3. The "Backtracking" (The Undo Button)
When the robot gets stuck (e.g., it can't reach an object because it's blocked), it doesn't just give up.
- Old way: It tries the same bad move 100 times hoping for luck, or restarts the whole plan.
- New way: The VLM looks at the "history" of the plan. It says, "We are stuck because we moved the green block too early. Let's rewind to the moment before we moved the green block and try a different path."
- This is called VLM-guided backtracking. It's like a GPS that doesn't just say "Recalculating," but says, "You took a wrong turn three miles ago; let's go back to that intersection and try the other road."
Why is this a big deal?
The researchers tested this in two worlds:
- Blocksworld: Stacking blocks (like a game of Jenga). This is hard because there are too many ways to stack them (too many choices).
- Kitchen: Cooking food. This is hard because the kitchen is messy, and you have to avoid hitting things (too much physical difficulty).
The Results:
- Success Rate: Their robot succeeded 32% to 1166% more often than older robots. (Yes, over 1000% in some messy kitchen tests! This means the old robots almost never finished the task, while the new one did it most of the time.)
- Speed: It figured out the plans faster because it didn't waste time trying impossible moves.

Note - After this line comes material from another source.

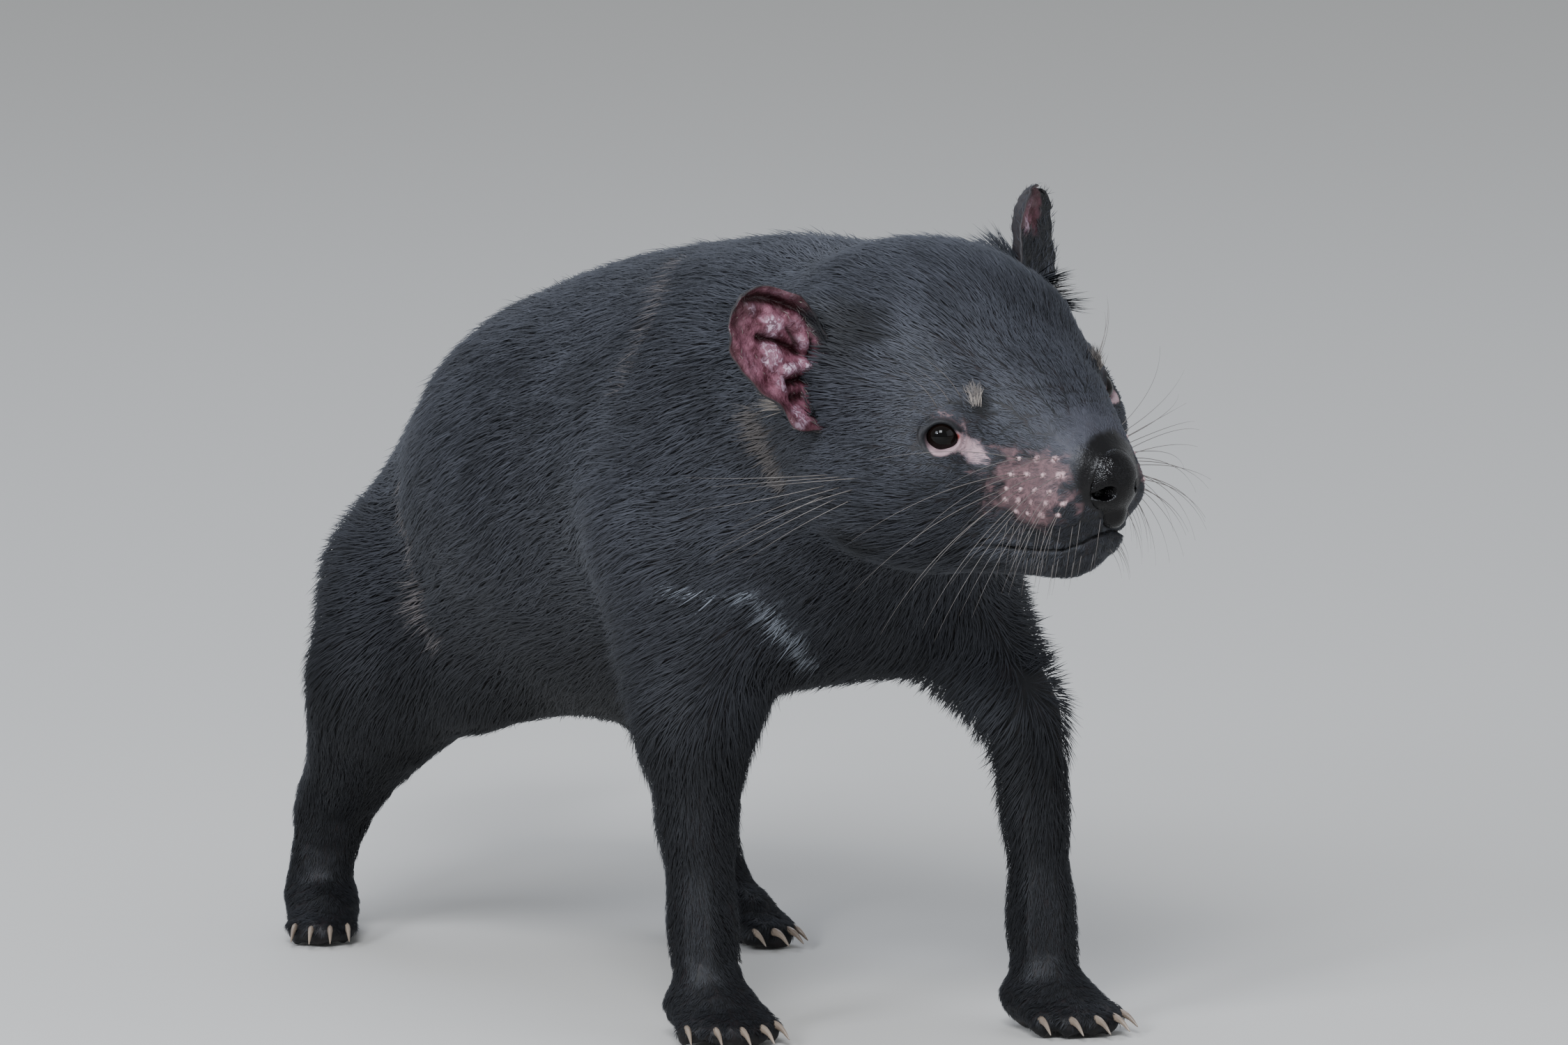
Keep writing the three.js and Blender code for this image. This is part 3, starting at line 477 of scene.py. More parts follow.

- Real World: They even tested it on a real physical robot, and it worked almost as well as in the simulation.
The Bottom Line
This paper introduces a robot planner that doesn't just "think" about a plan or just "move" its body. It does both simultaneously. It uses a "smart eye" (the VLM) to watch its own moves, catch mistakes early, and intelligently rewind to try again. It's the difference between a robot that blindly follows a broken map and a robot that learns, adapts, and navigates the real world like a human would.